Yea they use large rim sizes for the outlaws, probably so there is a low chance of the rim slipping. We have sandy mud here, sometimes black sand out in the woods but similar. There was so much grip that our 350 warrior couldn't spin the tires, either it was moving forward, or doing wheelies. They are amazing fun in the snow, I drove up a ~6ft steep hill with a good 4-5 ft snow drift over it, took a few attempts, but when I was done it looked like someone snow blowed a path lol.

I know the 28in specs the best since thats the ones we bought new, top tread was 1.25in, side wall tread went to 1.5in. Tread is also scooped slightly like a paddle tire. The only time I've seen these tires load up was in thick nasty clay, but that basically doesn't exist in my area. Also for utility work (like pulling more than you really should in loose sand) can be problematic because it digs down so fast when it does spin. Dry sand I'd say is it's weakest area.

My experence goes way back before the outlaw 2 or outlaw 3 existed. The 25in tires I had used 12in rims, the 28in tires also used 12in rims. Newer ones I think use 14in+.

I can't find the artical, but when they were first introduced to the market, they were stacked up against the two or three most aggressive tires and tested in several conditions. If I remember right the outlaws were not the fastest machine though stuff, but it has the best "pull" though the muck.

Anyway, here's a couple screen caps of my 250es in some nasty muck. My dad with a 4x4 rincon wouldn't go though the same hole, nasty clay stuff. My front tire was (still is) garbage for steering, so the first thing it did was throw me to the right trying to go up the bank. At the very end I had to push a little to get up the slime hill, it was too hard/wet for the tires to grip into. My net is too crap to upload videos sadly. Vid was from Trikefest 2014, Indiana clay.
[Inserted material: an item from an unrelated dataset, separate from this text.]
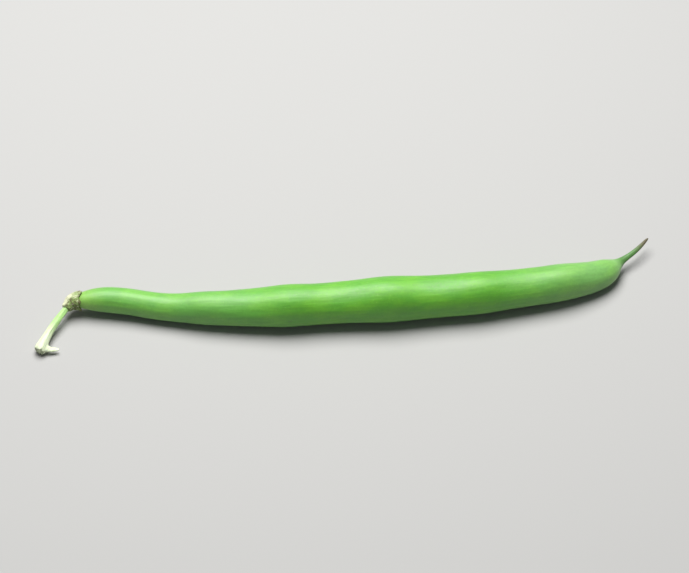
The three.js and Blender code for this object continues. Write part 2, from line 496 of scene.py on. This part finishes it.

Also the big thing about the 28in outlaw back then was that it actually measured 28in tall. If your tire is actually 25in and you have 2in clearance, 26 will fit no problem, 27 might squeeze by but depends how close it actually gets, might rub slightly. Could always bend fender holders etc slightly to get the clearance if needed. I'd say 26 is a pretty ideal size though because of gearing and such. One thing to remember is you'll want 25-26in tires up front too, and it needs to bee a grippy steering tire (not a mud tire) so you can control the beast. My experience with aggressive tires on a 3 wheeler is that it can sling the front tire around if it's crap for steering. Basically in the case you steer with your weight and can screw you over in some nasty stuff.

Here's a video of the outlaw3, way different size range than you're looking for, but besides being way too high gearing for the tires, that clay was some nasty stuff. Kind of funny the guy kept mentioning something about a 300 doing better. I think lighter the machine, the better the outlaws do. I suspect the large rims is to have less flotation.

Also here's a 250es with way too big of tires lol. I'd say 28-31in would be about the max for the machine. It's floating too much to grip the bottom I think. You can see the wheelie problem though and the steering problem (driving with his weight). Makes me want to swap the 28's to my ugly 250es and remove the racks and such lol. I miss those tires so much, ever since I got into Honda the warrior has just been sitting. Need to get it fired up and checked over and sell the machine (it has 25in tires now). Probably would have to drill another set of holes in the rim for the Honda bolt pattern, unless the warrior was the same bolt pattern.

Not trying to say outlaws are the best tire ever made, but from everything I've experienced, there's been nothing like them. Never had the money to buy another super aggressive tire to compare them myself though. Btw for clarity, both the 25in and 28in outlaws I had were the original design. By no means heavy or stiff, I guess the newer the tire design, the more it's designed for like a heavy side by side.